[start Material for this exercise]

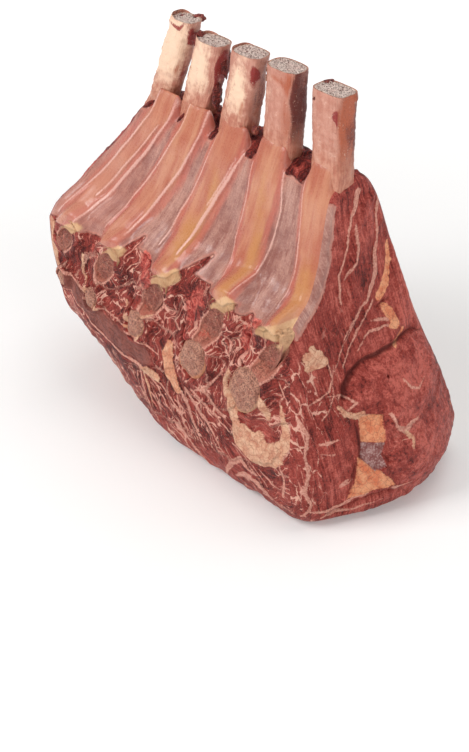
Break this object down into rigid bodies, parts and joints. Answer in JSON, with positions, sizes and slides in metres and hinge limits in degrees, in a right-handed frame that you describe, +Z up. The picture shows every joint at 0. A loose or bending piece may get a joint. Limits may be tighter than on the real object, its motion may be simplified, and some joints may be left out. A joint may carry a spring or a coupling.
{
  "type": "raw beef rib roast",
  "caption": "Raw beef rib roast standing on its flat underside, with cleaned rib ends up, hollow membrane-lined inner side, sawn backbone face and a bulging marbled cut end.",
  "frame": {"origin": "centre of the bounding box, on the surface the roast stands on", "axes": "X runs along the backbone towards the larger cut end, Y runs away from the hollow inner side, Z is up along the ribs"},
  "size_m": [0.299, 0.1517, 0.302],
  "materials": {
    "meat": "moist raw red muscle with cream fat seams and a glossy membrane",
    "rib_bone": "scraped pinkish tan bone, satin and moist",
    "chine_bone": "sawn spongy bone with red marrow speckle"
  },
  "bodies": {
    "root": {"meat": "meat", "rib_1": "rib_bone", "rib_2": "rib_bone", "rib_3": "rib_bone", "rib_4": "rib_bone", "rib_5": "rib_bone", "chine_stub_1": "chine_bone", "chine_stub_2": "chine_bone", "chine_stub_3": "chine_bone", "chine_stub_4": "chine_bone", "chine_stub_5": "chine_bone"}
  },
  "joints": []
}
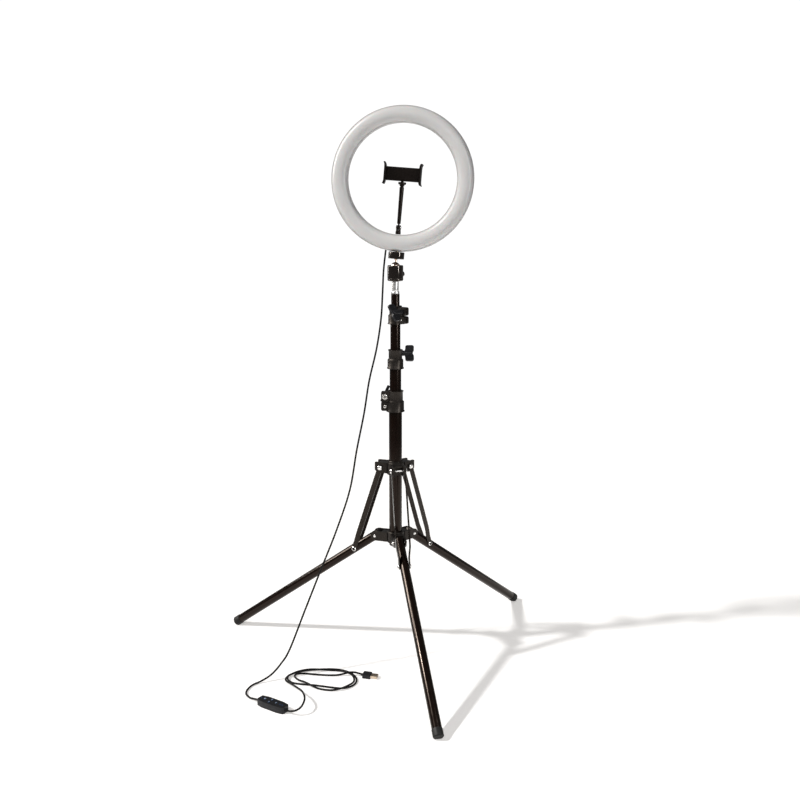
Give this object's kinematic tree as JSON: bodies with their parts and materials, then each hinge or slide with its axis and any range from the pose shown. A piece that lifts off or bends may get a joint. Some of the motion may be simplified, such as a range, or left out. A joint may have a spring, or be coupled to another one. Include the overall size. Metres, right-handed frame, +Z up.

[end Material for this exercise]

Exercise: Output all of the material exactly as written.

Result of the task:
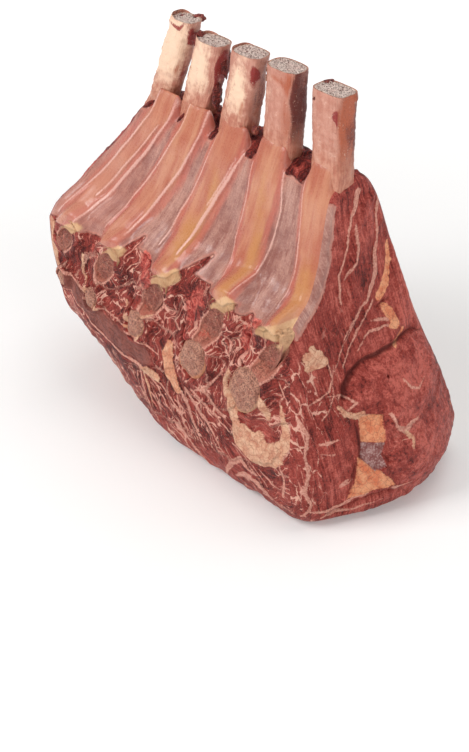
Break this object down into rigid bodies, parts and joints. Answer in JSON, with positions, sizes and slides in metres and hinge limits in degrees, in a right-handed frame that you describe, +Z up. The picture shows every joint at 0. A loose or bending piece may get a joint. Limits may be tighter than on the real object, its motion may be simplified, and some joints may be left out. A joint may carry a spring or a coupling.
{
  "type": "raw beef rib roast",
  "caption": "Raw beef rib roast standing on its flat underside, with cleaned rib ends up, hollow membrane-lined inner side, sawn backbone face and a bulging marbled cut end.",
  "frame": {"origin": "centre of the bounding box, on the surface the roast stands on", "axes": "X runs along the backbone towards the larger cut end, Y runs away from the hollow inner side, Z is up along the ribs"},
  "size_m": [0.299, 0.1517, 0.302],
  "materials": {
    "meat": "moist raw red muscle with cream fat seams and a glossy membrane",
    "rib_bone": "scraped pinkish tan bone, satin and moist",
    "chine_bone": "sawn spongy bone with red marrow speckle"
  },
  "bodies": {
    "root": {"meat": "meat", "rib_1": "rib_bone", "rib_2": "rib_bone", "rib_3": "rib_bone", "rib_4": "rib_bone", "rib_5": "rib_bone", "chine_stub_1": "chine_bone", "chine_stub_2": "chine_bone", "chine_stub_3": "chine_bone", "chine_stub_4": "chine_bone", "chine_stub_5": "chine_bone"}
  },
  "joints": []
}
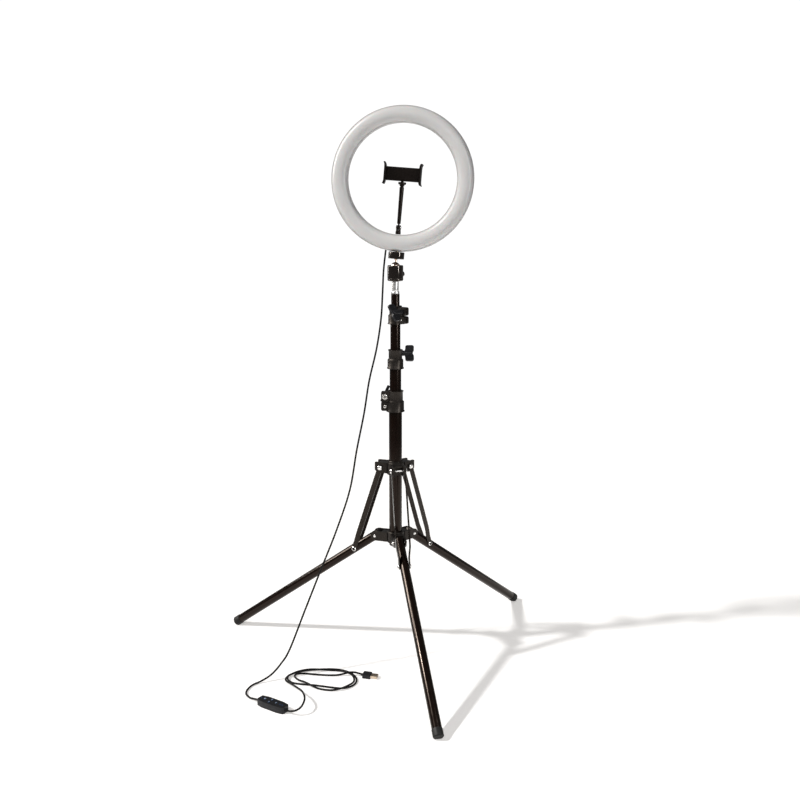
Give this object's kinematic tree as JSON: bodies with their parts and materials, then each hinge or slide with its axis and any range from the pose shown. A piece that lifts off or bends may get a joint. Some of the motion may be simplified, such as a range, or left out. A joint may have a spring, or be coupled to another one. Include the overall size. Metres, right-handed frame, +Z up.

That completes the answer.